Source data
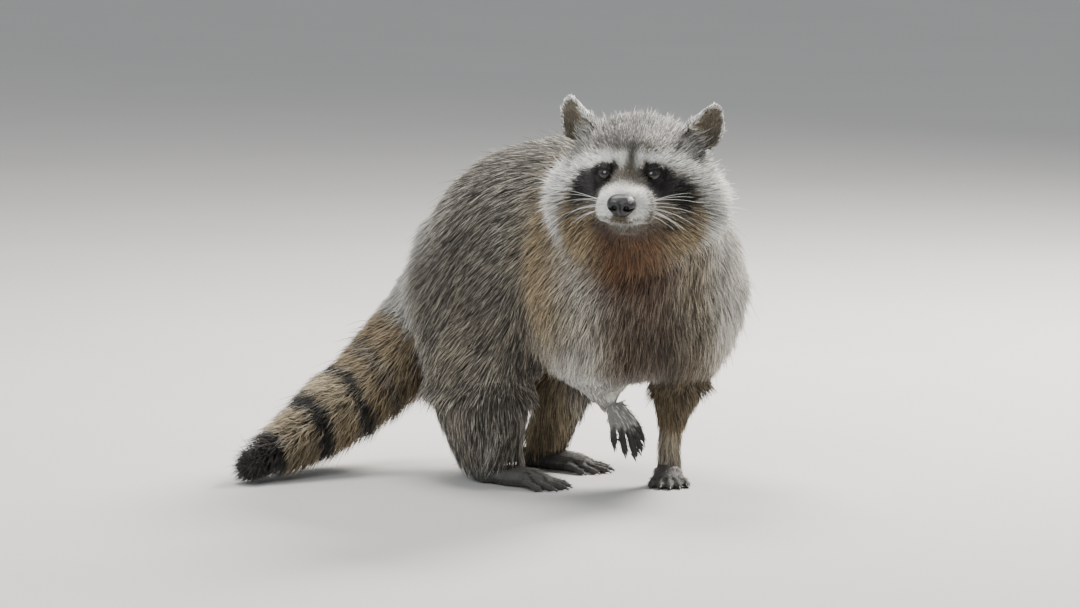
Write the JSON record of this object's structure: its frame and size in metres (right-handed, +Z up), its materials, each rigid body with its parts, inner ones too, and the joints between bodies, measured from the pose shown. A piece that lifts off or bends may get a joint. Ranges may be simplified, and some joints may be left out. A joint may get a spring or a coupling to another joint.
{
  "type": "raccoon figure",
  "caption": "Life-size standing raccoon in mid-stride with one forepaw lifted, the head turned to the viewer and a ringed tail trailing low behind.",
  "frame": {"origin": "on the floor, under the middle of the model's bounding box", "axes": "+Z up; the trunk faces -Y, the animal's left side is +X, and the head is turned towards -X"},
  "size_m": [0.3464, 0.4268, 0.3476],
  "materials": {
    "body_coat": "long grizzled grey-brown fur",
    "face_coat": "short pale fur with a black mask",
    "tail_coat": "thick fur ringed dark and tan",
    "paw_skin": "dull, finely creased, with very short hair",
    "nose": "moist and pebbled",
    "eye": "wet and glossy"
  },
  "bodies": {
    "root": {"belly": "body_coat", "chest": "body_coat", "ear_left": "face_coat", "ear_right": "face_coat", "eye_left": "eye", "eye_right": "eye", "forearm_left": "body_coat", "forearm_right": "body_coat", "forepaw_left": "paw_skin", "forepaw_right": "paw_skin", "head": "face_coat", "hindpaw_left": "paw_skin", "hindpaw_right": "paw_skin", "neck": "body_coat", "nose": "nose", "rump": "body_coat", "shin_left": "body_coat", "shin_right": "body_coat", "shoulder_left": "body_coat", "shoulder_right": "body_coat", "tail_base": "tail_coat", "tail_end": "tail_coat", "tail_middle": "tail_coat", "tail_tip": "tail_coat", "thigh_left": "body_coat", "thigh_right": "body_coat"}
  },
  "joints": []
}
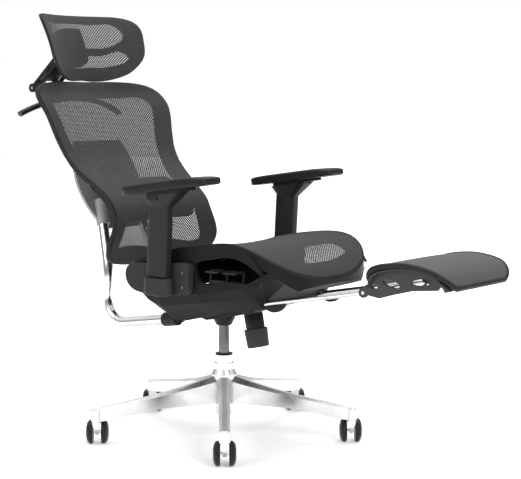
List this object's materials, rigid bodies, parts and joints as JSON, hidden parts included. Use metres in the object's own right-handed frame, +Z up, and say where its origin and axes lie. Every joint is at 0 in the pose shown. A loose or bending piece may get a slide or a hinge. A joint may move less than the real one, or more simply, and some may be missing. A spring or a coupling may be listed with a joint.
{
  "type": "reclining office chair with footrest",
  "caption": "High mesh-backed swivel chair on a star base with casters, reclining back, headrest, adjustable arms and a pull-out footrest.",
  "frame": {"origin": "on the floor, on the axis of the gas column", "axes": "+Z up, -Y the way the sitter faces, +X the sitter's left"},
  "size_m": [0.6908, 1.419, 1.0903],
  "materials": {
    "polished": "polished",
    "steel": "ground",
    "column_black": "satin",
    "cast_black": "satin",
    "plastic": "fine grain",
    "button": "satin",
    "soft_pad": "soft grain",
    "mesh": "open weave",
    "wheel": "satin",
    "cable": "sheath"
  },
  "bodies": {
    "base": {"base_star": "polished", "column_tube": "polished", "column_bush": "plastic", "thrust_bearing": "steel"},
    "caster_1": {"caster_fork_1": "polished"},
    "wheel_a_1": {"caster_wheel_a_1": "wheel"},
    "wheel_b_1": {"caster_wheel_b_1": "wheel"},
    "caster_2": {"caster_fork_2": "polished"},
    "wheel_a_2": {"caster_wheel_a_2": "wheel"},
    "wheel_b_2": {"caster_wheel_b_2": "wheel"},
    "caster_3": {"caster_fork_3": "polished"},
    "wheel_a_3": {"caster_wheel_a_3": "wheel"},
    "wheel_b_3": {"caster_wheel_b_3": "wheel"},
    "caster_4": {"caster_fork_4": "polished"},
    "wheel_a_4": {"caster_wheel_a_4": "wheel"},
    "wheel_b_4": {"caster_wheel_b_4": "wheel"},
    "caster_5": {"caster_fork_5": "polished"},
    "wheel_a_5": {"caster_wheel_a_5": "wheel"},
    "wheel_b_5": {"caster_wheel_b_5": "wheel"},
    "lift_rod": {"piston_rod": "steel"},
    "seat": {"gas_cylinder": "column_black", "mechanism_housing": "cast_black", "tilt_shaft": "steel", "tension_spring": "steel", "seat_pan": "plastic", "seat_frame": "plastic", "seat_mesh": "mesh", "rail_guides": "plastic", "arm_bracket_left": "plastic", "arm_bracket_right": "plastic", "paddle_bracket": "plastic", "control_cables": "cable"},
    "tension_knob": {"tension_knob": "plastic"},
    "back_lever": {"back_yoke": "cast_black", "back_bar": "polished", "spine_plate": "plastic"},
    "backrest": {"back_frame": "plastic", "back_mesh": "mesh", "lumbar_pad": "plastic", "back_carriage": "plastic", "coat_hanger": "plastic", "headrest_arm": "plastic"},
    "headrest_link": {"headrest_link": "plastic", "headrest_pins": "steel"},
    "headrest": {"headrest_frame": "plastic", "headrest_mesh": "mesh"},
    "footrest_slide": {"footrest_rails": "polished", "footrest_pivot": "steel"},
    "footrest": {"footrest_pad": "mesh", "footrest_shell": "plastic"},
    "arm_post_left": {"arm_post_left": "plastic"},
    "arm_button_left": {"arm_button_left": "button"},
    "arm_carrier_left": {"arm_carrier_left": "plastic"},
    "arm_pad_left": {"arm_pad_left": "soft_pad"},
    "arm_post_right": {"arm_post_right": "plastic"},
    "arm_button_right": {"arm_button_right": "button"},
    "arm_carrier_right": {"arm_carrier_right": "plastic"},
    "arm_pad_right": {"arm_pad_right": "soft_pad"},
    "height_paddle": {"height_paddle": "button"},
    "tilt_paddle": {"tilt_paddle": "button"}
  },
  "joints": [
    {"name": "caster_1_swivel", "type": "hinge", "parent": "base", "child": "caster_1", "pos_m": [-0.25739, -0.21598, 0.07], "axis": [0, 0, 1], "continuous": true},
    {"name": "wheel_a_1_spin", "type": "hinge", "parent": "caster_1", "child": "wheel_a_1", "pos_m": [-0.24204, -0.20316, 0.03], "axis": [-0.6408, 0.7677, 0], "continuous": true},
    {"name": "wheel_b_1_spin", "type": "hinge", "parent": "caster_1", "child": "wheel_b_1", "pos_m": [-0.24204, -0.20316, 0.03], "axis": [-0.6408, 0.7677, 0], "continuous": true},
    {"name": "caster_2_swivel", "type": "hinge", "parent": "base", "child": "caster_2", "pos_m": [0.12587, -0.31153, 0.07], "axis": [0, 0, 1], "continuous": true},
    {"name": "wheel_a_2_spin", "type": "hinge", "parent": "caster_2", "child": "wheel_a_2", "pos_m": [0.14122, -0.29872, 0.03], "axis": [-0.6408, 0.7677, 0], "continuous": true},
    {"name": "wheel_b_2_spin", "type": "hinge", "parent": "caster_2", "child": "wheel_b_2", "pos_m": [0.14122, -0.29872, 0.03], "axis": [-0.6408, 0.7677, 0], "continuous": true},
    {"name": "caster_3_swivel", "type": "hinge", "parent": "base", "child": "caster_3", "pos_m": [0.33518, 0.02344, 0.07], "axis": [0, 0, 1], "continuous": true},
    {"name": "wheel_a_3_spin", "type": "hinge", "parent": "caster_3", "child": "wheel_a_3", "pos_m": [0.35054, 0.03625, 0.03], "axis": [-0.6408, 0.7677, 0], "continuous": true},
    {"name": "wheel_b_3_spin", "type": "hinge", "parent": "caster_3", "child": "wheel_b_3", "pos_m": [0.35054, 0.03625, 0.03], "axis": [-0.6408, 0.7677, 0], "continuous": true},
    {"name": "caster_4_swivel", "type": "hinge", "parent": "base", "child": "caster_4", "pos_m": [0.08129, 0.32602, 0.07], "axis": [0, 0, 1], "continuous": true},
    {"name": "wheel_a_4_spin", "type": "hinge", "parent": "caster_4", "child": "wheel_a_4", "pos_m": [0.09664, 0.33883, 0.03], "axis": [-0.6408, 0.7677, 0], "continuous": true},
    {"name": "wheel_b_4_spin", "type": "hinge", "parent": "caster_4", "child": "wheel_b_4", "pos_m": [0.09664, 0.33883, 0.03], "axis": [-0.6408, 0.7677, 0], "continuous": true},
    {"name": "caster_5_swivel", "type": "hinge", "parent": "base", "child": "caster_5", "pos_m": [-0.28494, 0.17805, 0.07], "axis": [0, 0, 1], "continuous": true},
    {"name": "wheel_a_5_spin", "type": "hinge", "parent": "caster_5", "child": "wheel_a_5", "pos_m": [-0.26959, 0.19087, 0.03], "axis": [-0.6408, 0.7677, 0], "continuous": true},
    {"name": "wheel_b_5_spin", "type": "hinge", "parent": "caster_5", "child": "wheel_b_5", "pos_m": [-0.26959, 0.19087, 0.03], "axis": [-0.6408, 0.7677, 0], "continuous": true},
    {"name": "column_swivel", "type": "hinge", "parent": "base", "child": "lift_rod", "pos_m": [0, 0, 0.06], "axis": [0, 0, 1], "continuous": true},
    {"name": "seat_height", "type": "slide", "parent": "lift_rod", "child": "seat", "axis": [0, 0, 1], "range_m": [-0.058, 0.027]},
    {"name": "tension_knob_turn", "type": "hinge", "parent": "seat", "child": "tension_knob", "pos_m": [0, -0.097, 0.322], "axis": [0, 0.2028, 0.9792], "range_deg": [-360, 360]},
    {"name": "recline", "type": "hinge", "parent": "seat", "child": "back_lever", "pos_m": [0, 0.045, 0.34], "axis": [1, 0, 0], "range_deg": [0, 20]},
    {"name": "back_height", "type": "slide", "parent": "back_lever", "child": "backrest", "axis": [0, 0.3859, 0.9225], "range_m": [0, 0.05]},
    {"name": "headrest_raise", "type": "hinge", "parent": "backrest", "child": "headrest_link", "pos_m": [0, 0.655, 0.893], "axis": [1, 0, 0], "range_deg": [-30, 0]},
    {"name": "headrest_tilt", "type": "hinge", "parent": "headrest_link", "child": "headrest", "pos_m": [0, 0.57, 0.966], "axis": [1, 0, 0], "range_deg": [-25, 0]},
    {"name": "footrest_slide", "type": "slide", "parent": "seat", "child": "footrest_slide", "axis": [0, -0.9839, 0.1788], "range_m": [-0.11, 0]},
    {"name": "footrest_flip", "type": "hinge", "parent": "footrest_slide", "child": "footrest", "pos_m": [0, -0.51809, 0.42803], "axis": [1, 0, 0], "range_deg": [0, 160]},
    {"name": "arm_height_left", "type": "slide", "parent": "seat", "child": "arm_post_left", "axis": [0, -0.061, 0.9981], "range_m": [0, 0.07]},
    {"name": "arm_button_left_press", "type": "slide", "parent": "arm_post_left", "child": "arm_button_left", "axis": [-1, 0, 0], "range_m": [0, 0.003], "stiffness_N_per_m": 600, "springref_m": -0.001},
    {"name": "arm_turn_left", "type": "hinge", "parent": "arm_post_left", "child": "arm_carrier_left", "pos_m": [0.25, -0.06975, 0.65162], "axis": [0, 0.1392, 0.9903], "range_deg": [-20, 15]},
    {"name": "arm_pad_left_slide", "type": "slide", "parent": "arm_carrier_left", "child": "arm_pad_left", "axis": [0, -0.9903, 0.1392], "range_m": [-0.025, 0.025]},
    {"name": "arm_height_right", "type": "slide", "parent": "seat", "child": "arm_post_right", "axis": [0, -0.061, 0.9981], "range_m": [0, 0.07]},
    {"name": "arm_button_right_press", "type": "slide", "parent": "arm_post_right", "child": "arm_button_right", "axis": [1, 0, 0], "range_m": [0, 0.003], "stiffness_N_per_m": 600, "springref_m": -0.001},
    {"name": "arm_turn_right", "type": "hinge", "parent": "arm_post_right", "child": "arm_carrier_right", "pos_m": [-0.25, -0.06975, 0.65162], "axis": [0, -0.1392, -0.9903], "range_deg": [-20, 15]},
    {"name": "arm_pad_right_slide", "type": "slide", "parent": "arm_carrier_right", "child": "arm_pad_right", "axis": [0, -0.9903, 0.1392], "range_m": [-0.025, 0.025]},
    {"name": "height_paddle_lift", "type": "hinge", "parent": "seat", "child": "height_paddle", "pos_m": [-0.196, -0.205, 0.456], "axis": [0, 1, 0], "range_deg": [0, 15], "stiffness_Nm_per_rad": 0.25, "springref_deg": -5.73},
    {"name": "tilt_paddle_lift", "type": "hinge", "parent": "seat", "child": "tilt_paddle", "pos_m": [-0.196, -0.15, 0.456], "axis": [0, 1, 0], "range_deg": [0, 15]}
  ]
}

* * *

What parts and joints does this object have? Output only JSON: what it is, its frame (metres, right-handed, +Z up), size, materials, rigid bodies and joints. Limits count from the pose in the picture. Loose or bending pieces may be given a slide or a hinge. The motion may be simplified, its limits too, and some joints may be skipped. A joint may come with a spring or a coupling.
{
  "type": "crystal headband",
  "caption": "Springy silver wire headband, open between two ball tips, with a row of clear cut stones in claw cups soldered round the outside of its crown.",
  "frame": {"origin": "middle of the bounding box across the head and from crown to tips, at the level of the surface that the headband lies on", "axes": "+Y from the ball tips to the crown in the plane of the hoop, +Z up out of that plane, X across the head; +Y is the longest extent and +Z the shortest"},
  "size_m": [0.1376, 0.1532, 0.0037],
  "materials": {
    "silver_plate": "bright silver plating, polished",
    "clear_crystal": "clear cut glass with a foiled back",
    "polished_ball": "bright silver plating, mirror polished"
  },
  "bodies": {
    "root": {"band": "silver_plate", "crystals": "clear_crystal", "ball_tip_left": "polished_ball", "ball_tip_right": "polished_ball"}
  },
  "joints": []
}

WHAT TO PRODUCE ::
List the lines of the entries that include "between".

TASK ANSWER ::
Write the JSON record of this object's structure: its frame and size in metres (right-handed, +Z up), its materials, each rigid body with its parts, inner ones too, and the joints between bodies, measured from the pose shown. A piece that lifts off or bends may get a joint. Ranges may be simplified, and some joints may be left out. A joint may get a spring or a coupling to another joint.
  "caption": "Springy silver wire headband, open between two ball tips, with a row of clear cut stones in claw cups soldered round the outside of its crown.",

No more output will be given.